Community, connection, and the secret sauce: The women making small businesses work in regional and rural Australia

Pip Brett (third from right) and the Jumbled team. Source: supplied.

The small business community is still reeling from the COVID-19 crisis, and the economic fallout that came with it.

For women entrepreneurs based in rural and regional areas, connection — with their local communities and with each other — has never been more important.

Yesterday, Vogue Australia‘s inaugural Vogue Codes Regional event saw women business owners based in regional and rural Australia come together (remotely, of course) to talk about their experiences doing business in the bush, and the power of the communities around them.

Pip Brett, owner of Orange-based fashion and homewares retailer Jumbled also pointed to the power of a small business community in regional areas.

In Orange, local business owners work together to create an overall experience for visitors. People don’t come to a destination only to eat, to drink or to shop. They want a bit of everything.

There is “power in numbers”, she explained.

Orange has a strong tourism board, and it’s telling that this is headed up by Brett herself — a small business owner. The entrepreneurs in the area effectively act as tour guides, she explains, all recommending each others’ stores and experiences to give every visitor a well-rounded and personalised day out.

“That’s the great thing about community,” Brett adds.

“It is about businesses coming together and working towards a common goal … that’s where the magic, the secret sauce, happens.”

Regional businesses are coming out of a rough few years of drought and bushfires. But the COVID-19 pandemic has led to windfall of domestic tourism, providing an unexpected boost to some businesses.

The question now is how do we continue that momentum. Asked how people in cities can support regional businesses and support an upwards trajectory, Brett urged people to continue exploring what’s in their own back yard, visiting regional towns even when there are other options available.

But at the same time, she asked consumers to consider their purchasing power.

“Who are you buying from? Are you buying from a big American company?” she asked.

“It’s about thinking where you want to spend your money.”

Businesses in regional towns have been through a lot, she added. But things like the Buy From the Bush campaign and events like Vogue Codes Australia are only drawing more attention to them, and Brett doesn’t see that slowing down any time soon.

“I think it’s only upwards from here.”

“So big but so small”

Mea Campbell is the founder of Connected AU, a purpose-led organisation that strives to tackle isolation and loneliness, including through its flagship Letterbox Project, which connects people through classic, old-school, handwritten letters.

Connected AU is based in Dubbo — not exactly considered a quintessential hub of entrepreneurship.
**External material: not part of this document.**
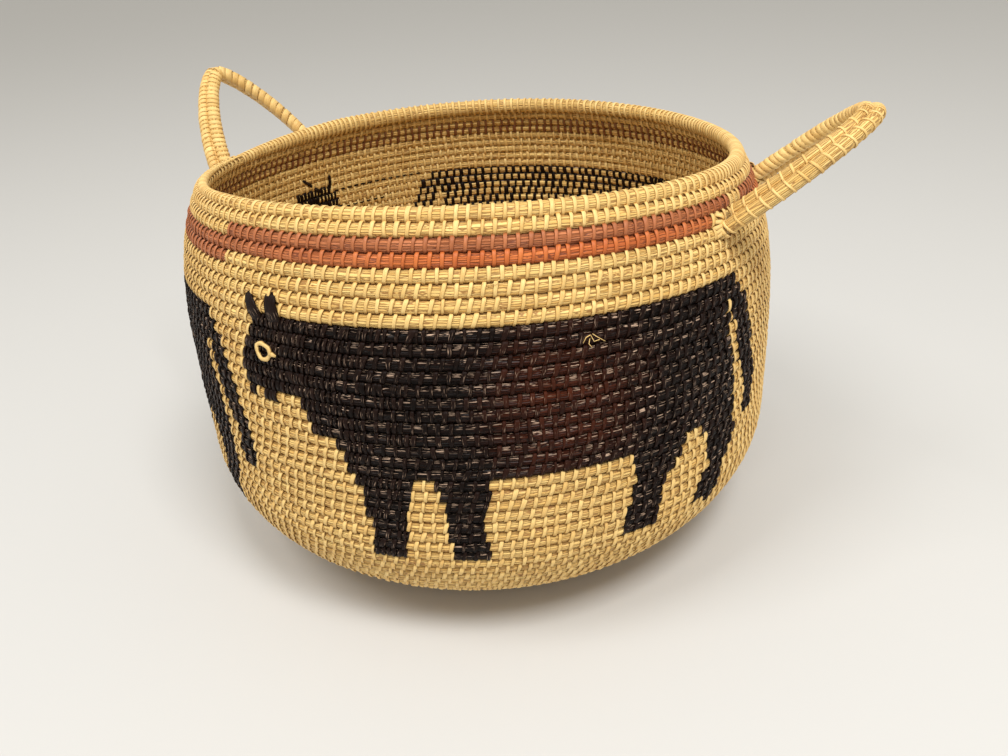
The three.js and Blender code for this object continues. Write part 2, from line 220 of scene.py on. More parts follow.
def body_frames(azimuth, along, depth):
    """Places on the body and their directions: along the coil, outwards, up the wall."""
    spot = place(azimuth, *outline_point(along, depth))
    beside = place(azimuth - AROUND_STEP, *outline_point(along, depth))
    reach = np.minimum(along + UPWARD_STEP, OUTLINE_LENGTH)
    above = place(azimuth, *outline_point(reach, depth))
    below = place(azimuth, *outline_point(reach - 2 * UPWARD_STEP, depth))
    x = unit(beside - spot)
    y = unit(np.cross(unit(above - below), x))
    return spot, x, y, np.cross(x, y)


print("row at the rim", round(row_height(RIM_START_TURN + 0.5) * 1000, 2), "mm")

# %% [markdown]
# Stitches are set two degrees apart on the wall. On the base the turns are small, so the stitches
# keep a distance of a few millimetres instead and there are fewer in a turn. Half a stitch more
# than a whole number in each turn sets every row between the stitches of the row below, as bricks
# are laid. Near the top the count is whole, and the hand's unevenness lets the rows drift.

# %% Where the stitches go
STITCH_SPACING = 0.0046
SMALLEST_TURN_RADIUS = 0.004
UPPER_ROWS_TURN = 50
UPPER_ROWS = {"in a turn": 180.0, "unevenness": 0.05}
LOWER_ROWS = {"in a turn": 180.5, "unevenness": 0.02}
STAGES = {
    "start_knot": (0.45, 1.5),
    "base_coil": (1.5, 12.35),
    "heel_coil": (12.35, 20.35),
    "bowl_coil": (20.35, 28.35),
    "foot_coil": (28.35, 34.35),
    "leg_band_coil": (34.35, 42.35),
    "flank_band_coil": (42.35, 48.35),
    "back_band_coil": (48.35, 54.35),
    "shoulder_coil": (54.35, BAND_END_TURN - 2),
    "terracotta_band_coil": (BAND_END_TURN - 2, BAND_END_TURN),
    "neck_coil": (BAND_END_TURN, RIM_START_TURN),
}
rng = np.random.default_rng(7)


def stitch_turns(first, last):
    turns = []
    turn = first
    while turn < last:
        turns.append(turn)
        rows = UPPER_ROWS if turn > UPPER_ROWS_TURN else LOWER_ROWS
        around = 2 * math.pi * max(float(outline_point(along_at(turn), 0)[0]), SMALLEST_TURN_RADIUS)
        count = min(rows["in a turn"], around / STITCH_SPACING)
        turn += (1 + rows["unevenness"] * rng.standard_normal()) / count
    return np.array(turns)


every_stitch = stitch_turns(STAGES["start_knot"][0], RIM_START_TURN)
print(len(every_stitch), "stitches below the rim")

# %% [markdown]
# The figures are three cattle in plain outline, a common motif on baskets of this kind. Each is
# drawn with dyed strip, stitch by stitch, so its edge has steps of one row. The outline is given
# in degrees from the nose and in rows counted down from the rim, and one test says for every
# stitch whether it lies inside. The third figure sits a row lower, as the coil climbs.

# %% The figures' outline
FIGURE = [
    (3.2, 8.6), (6.1, 8.0), (87.6, 8.0), (90.6, 8.2), (92.4, 9.3), (94.6, 10.0), (94.9, 11.3),
    (96.1, 12.5), (97.3, 14.5), (98.2, 16.5), (99.3, 18.6), (99.8, 20.0), (99.0, 21.8),
    (98.2, 22.2), (95.6, 22.3), (94.8, 20.4), (95.3, 19.0), (94.4, 17.5), (93.3, 16.0),
    (91.7, 14.0), (90.6, 12.0), (88.7, 10.2), (88.4, 12.0), (89.3, 14.0), (90.2, 15.2),
    (90.7, 17.0), (91.2, 19.0), (91.4, 22.5), (90.6, 24.0), (87.8, 26.0), (86.3, 28.8),
    (79.6, 28.2), (80.1, 27.2), (82.0, 26.0), (83.6, 24.5), (83.6, 23.0), (82.2, 21.0),
    (81.3, 20.4), (77.3, 20.4), (76.3, 21.6), (72.6, 24.2), (72.0, 26.0), (71.8, 27.9),
    (64.0, 27.7), (65.4, 26.0), (66.7, 23.5), (66.2, 20.1), (42.6, 20.0), (42.0, 22.0),
    (41.4, 24.0), (41.6, 27.8), (35.3, 27.9), (35.6, 25.5), (34.5, 22.0), (33.2, 19.7),
    (31.3, 19.7), (28.2, 23.5), (27.9, 25.0), (28.2, 26.5), (27.8, 28.0), (21.4, 28.0),
    (22.3, 25.0), (21.9, 23.0), (21.0, 21.0), (18.5, 17.6), (14.8, 17.2), (12.6, 14.6),
    (11.0, 14.2), (6.8, 14.1), (0.4, 14.1), (0.3, 12.0), (1.8, 10.2),
]
LIPS = [
    [(0.2, 14.0), (2.6, 14.0), (2.6, 15.0), (0.2, 15.0)],
    [(4.6, 14.0), (7.2, 14.0), (7.2, 15.0), (4.6, 15.0)],
]
FIGURES = [
    {"nose": -101.6, "stretch": 1.0, "lower": 0, "neck_dip": 0},
    {"nose": 157.3, "stretch": 0.995, "lower": 0, "neck_dip": 2, "ear_nose": 161.5},
    {"nose": 39.0, "stretch": 1.03, "lower": 1, "neck_dip": 0},
]
BACK_ROW = 8
NECK_START, NECK_END = 14, 36
ROW_JOG_DEGREES = 254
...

But, Campbell said her rural location hasn’t felt like a disadvantage.

In fact, she’s connected into a “really accessible and supportive” community of other women-led businesses based in rural and regional ares, she said.

“Most of my external support network are all women based in the bush,” she explained, including the PR manager, graphic designer and photographer she works with.

“I’ve found this resource of amazing women, all connected. I don’t think I would have had access to that if I wasn’t based where I am.”

These women also step outside of their professional roles, acting not only as service providers or partners, but as mentors, sounding boards and friends.

Campbell is a lawyer by trade, and is completely new to running a business.

“I’ve had to rely on funding some great people to help me navigate it, and really give me some trusted advice.”

Simone Kain, who co-founded George the Farmer, a range of educational books, toys and resources, also noted the importance of the network.

Australia is “so big but so small”, she said. Once you start networking with other people running regional businesses, you discover all kinds of cross-connections.

“It’s so important to keep talking and find out who knows who.”

The power of connection

Jillian Kilby, founder and chief of The Exchange, a co-working space and entrepreneurship community in Dubbo, has seen this happening in real time.

Kilby set out to launch a space for innovation and connection, that also delivers social impact.

One of the most important ways it does this is through its ‘Seats for the Brave’ initiative, which sees corporates and philanthropists to sponsor spots in the space for small businesses just starting out.

It allows entrepreneurs to test and develop their ideas without having to incur too many expenses.

For women, in particular, it can mean getting off the farm, perhaps away from the kids for a few hours, and — crucially — to a space that has a decent internet connection.

Currently, Buy From The Bush is a recipient of the scheme, and is using The Exchange as its headquarters, Kilby explains.

But having founder Grace Brennan around is a motivating factor for everyone else.

“When Grace Brennan gets up to boil the jug and make a cup of tea, all the business owners get up,” Kilby says.

“The whole place lifts and moves across the room to talk to Grace Brennan.”

When it comes to networking, she urges business owners to start out locally, reaching out to other entrepreneurs in their area.

Then, people are generally ready and willing to connect you to others who might be able to help.

At the same time, she urged them to consider what it is they actually need or what, and be upfront about it.

“Always put your ask upfront.”

She designed The Exchange to be a place that inspires confidence, she says. That comes about partly through connections.

“You walk out with this feeling — you’re inspired, you’re motivated, you’re passionate, you’re re-energised.”